I'm going to ask again what I always ask of right-wing Jewish critics of this administration: what, precisely, do you want Bush to do? Bush has cooperated in Israel's policy of isolating Yasser Arafat. Bush has been very clear that terrorism is not acceptable. Bush's support for a Palestinian state is not an innovation; Clinton supported one first. And Clinton was only following Israel's lead; Ehud Barak made it very clear in his campaign for Prime Minister that he favored a Palestinian state (he was disingenuous on the subject of Jerusalem), and Sharon has continued to voice support for such a state as a goal - just as Netanyahu ultimately affirmed Rabin's Oslo process. And even a right-winger like Natan Sharansky - my favorite Israeli politician - has said he thinks the Palestinians should get their own state (albeit only after they have proven their democratic and anti-terrorist credentials). Folks like Mark Levin want Bush to be more of a Likudnik than Sharon. And that's ridiculous.
And meanwhile, what precisely does he want *Sharon* to do? Other than look Bush in the eye and say that Israel is now "going it alone." Levin refers to Israel "toppling" the governments of Iran and Syria. What planet is Levin living on? Israel has *never* toppled an enemy regime. They did not topple the government of Syria in '73, or of Lebanon in '82. They haven't even toppled the P.A. Iran is hundreds of miles away and has a population more than 10 times Israel's, and a land area 80 times Israel's.

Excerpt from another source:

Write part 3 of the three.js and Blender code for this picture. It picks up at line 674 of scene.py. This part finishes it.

What does Levin think - Israel can send in the Mossad and knock off a handful of the mullahs and the country will fall, and suddenly be friendly? Israel might conceivably use preemptive air strikes to knock out Iran's nuclear program, though the collateral diplomatic damage would be enormous and it's not clear that the strikes would even succeed (the Iranians have learned from 1981). But "topple" the regime? What on earth is Levin talking about?

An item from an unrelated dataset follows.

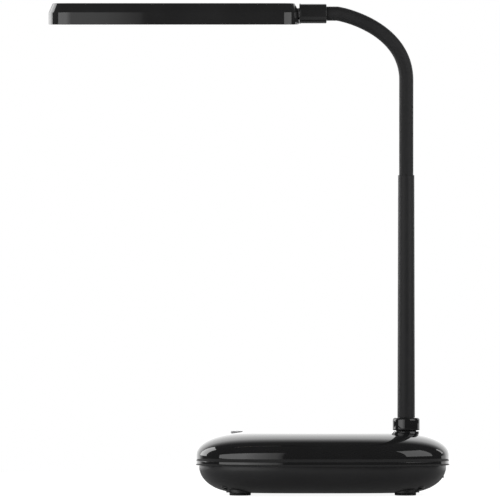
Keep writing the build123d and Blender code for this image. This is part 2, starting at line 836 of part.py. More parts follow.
# The shell's hollow, with the posts, the saddle over the tenon and their screw holes
with BuildPart() as head_hollow:
    inner_length = head_length - 2 * head_wall
    inner_width = head_width - 2 * head_wall
    inner_r = head_corner_r - head_wall
    extrude(plate(head_centre_x, inner_length, inner_width, inner_r, head_bottom_z), amount=head_side_height)
    extrude(
        plate(head_centre_x, inner_length, inner_width, inner_r, head_shoulder_z),
        amount=head_top_rise - head_wall,
        taper=head_slope,
    )
    extrude(discs(head_screw_spots, head_post_r, plate_top_z), amount=head_top_rise, mode=Mode.SUBTRACT)
    extrude(discs(bezel_screw_spots, bezel_post_r, bezel_top_z), amount=head_height, mode=Mode.SUBTRACT)
    with Locations((clamp_centre_x, 0, head_axis_z)):
        Box(
            clamp_length,
            clamp_width,
            head_height,
            align=(Align.CENTER, Align.CENTER, Align.MIN),
            mode=Mode.SUBTRACT,
        )
    extrude(discs(head_screw_spots, screw_r + thread_gap, plate_top_z), amount=head_pilot_depth)
    extrude(discs(clamp_screw_spots, screw_r + thread_gap, head_axis_z), amount=clamp_pilot_depth)
    extrude(
        discs(bezel_screw_spots, bezel_screw_r + thread_gap, bezel_top_z),
        amount=head_bottom_z + bezel_screw_head_height + bezel_screw_length + fit_gap - bezel_top_z,
    )
    along_head(tenon_r + tenon_gap, tenon_end_x, head_rear_x)

with BuildPart() as head_shell:
    extrude(
        plate(head_centre_x, head_length, head_width, head_corner_r, head_bottom_z), amount=head_side_height
    )
    extrude(
        plate(head_centre_x, head_length, head_width, head_corner_r, head_shoulder_z),
        amount=head_top_rise,
        taper=head_slope,
    )
    add(head_hollow.part, mode=Mode.SUBTRACT)
save(head_shell.part, "head_shell")

with BuildPart() as head_bezel:
    extrude(
        plate(
            head_centre_x,
            inner_length - 2 * bezel_gap,
            inner_width - 2 * bezel_gap,
            inner_r - bezel_gap,
            head_bottom_z,
        ),
        amount=bezel_thickness,
    )
    extrude(
        plate(light_centre_x, window_length, window_width, window_corner_r, head_bottom_z),
        amount=bezel_thickness,
        mode=Mode.SUBTRACT,
    )
    extrude(
        discs(bezel_screw_spots, bezel_screw_r + 2 * fit_gap, head_bottom_z),
        amount=bezel_thickness,
        mode=Mode.SUBTRACT,
    )
    extrude(
        discs(bezel_screw_spots, bezel_screw_head_r + 2 * fit_gap, head_bottom_z),
        amount=bezel_screw_head_height,
        mode=Mode.SUBTRACT,
    )
save(head_bezel.part, "head_bezel")

save(
    screws(
        bezel_screw_spots,
        bezel_screw_r,
        bezel_screw_head_r,
        bezel_screw_head_height,
        bezel_screw_length,
        head_bottom_z + bezel_screw_head_height,
        -1,
    ),
    "bezel_screws",
)

with BuildPart() as diffuser:
    extrude(
        plate(light_centre_x, light_length, light_width, window_corner_r, bezel_top_z),
        amount=diffuser_thickness,
    )
save(diffuser.part, "diffuser")

with BuildPart() as reflector:
    extrude(
        plate(light_centre_x, light_length, light_width, window_corner_r, diffuser_top_z),
        amount=reflector_height,
    )
    extrude(
        plate(light_centre_x, window_length, window_width, window_corner_r / 2, diffuser_top_z),
        amount=reflector_height,
        mode=Mode.SUBTRACT,
    )
save(reflector.part, "reflector")

with BuildPart() as led_board:
    extrude(
        plate(light_centre_x, light_length, light_width, window_corner_r, reflector_top_z),
        amount=led_board_thickness,
    )
    extrude(
        discs(head_screw_spots, screw_r + 2 * fit_gap, reflector_top_z),
        amount=led_board_thickness,
        mode=Mode.SUBTRACT,
    )
save(led_board.part, "led_board")

with BuildPart() as led_chips:
    with BuildSketch(Plane.XY.offset(reflector_top_z)):
        with Locations((light_centre_x, 0)):
            with GridLocations(led_pitch, led_row_gap, led_columns, 2):
                Rectangle(led_length, led_width)
    extrude(amount=-led_height)
save(led_chips.part, "led_chips")

with BuildPart() as heat_plate:
    extrude(
        plate(light_centre_x, light_length, light_width, window_corner_r, led_board_top_z),
        amount=plate_thickness,
    )
    extrude(
        discs(head_screw_spots, screw_r + 2 * fit_gap, led_board_top_z),
        amount=plate_thickness,
        mode=Mode.SUBTRACT,
    )
save(heat_plate.part, "heat_plate")

save(
    screws(
        head_screw_spots,
        screw_r,
        screw_head_r,
        screw_head_height,
        led_board_thickness + plate_thickness + head_pilot_depth - fit_gap,
        reflector_top_z,
        -1,
    ),
    "head_screws",
)
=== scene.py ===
import json
from math import atan2, cos, pi, radians, sin, tan

import bmesh
import bpy
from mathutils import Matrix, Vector


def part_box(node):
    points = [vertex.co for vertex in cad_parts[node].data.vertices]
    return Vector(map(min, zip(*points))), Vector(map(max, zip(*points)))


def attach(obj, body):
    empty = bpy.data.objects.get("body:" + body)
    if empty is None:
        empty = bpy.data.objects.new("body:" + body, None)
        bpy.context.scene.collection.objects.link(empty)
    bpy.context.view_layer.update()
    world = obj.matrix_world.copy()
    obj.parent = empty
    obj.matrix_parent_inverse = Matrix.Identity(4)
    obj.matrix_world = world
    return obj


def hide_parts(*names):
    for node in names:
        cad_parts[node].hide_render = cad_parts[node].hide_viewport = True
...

In the days of Barak's premiership, I commented that the problem with many Israelis on the left - including many Generals - is that they think they live in California. They think that because Israel is rich and smart and sophisticated that it can take the kinds of risks that America can afford to take. And it's not true. Israel is a small, vulnerable country, and a wild gamble like Oslo can - and did - have terrible consequences. Well, there's an analogous problem on the right: Israelis (and American Jewish supporters thereof) who think not that Israel has America's safety margin but that Israel has America's might. It doesn't. And it can't behave as if it does.
I'm going to say it again: no one in Israeli politics has a clear idea of how to solve the Palestinian problem, and no one really knows what victory would look like. Israel scored a massive victory in 1967, essentially eliminating all of its enemies' armed forces and establishing substantial strategic depth in the Golan, the Sinai and Judea and Samaria. That victory did not prevent war in 1973, and it did not end the Palestinian problem. Avigdor Liberman and the rest of the far right want Israel to reconquer and annex the territories, expel or execute Arafat, and . . . then what? Presumably, they want to rule over more than 3 million Palestinian non-citizens indefinitely. They make noises about the Palestinians becoming citizens of Jordan. Has Jordan shown any interest in collaborating in such a scheme? Or do they plan to "topple" that regime as well and replace it with a more favorable one? And then they whine about the unfairness of the situation. Who are they whining to? Who do these "go it alone" types expect will give them what they think they deserve? Do they expect God Himself to intervene?
That does appear to be the view of Sharon's religious-right partners. Their attitude is admirable in its way: don't think about the consequences, just do right and refuse to surrender what is rightfully yours. But that was not the attitude of the prophet Jeremiah. It is fundamentally wrong to count on a miracle, and if you can't articulate how you are going to achieve your goals, then you are counting on a miracle.
I hold no particular love for Brent Scowcroft, but he's not the President. There are certainly those in America's foreign policy establishment who quietly - or not so quietly - wish Israel would just go away, wish that Harry Truman would not have taken a moral stand and recognized the Jewish state. To pretend that Bush - or even Powell - are in that camp is ludicrous. And to pretend that Nixon - whose support for Israel was driven entirely by the Cold War calculus, and who leaned on Israel fully as much as many other Presidents, including forcing Israel not to destroy the Egyptian Third Army at the end of the October War, thus allowing Egypt to snatch diplomatic victory from military defeat - was a better friend to Israel than Bush is just bad history.
Israel's problems are not the work of the American President. President Bush has done more to improve Israel's strategic and diplomatic situation than any President since Truman - Johnson and Nixon included. There are plenty of things I don't like about the Road Map - I think it was, in fact, a great coup by the Palestinians - but it is a logical consequence not of Bush's policies but of Sharon's. It is up to Israel to decide what victory looks like and how to achieve it. I have no doubt that, if they can convincingly do so, the Bush Administration will back them up.
(Just to be clear, by the way, I think Sharon has been doing a generally excellent job. He's boxed the Palestinians in militarily and, to a large extent, diplomatically in a way that would have been hard to conceive two years ago. You can only lose a war of attrition by surrendering, and Sharon has not surrendered, and has made it clear that Israel will not surrender. That's much more than half the battle. But the other half is much harder, and this myth that someone - whether Bush or someone else - is holding Israel back and preventing her from achieving complete victory is in no way productive.)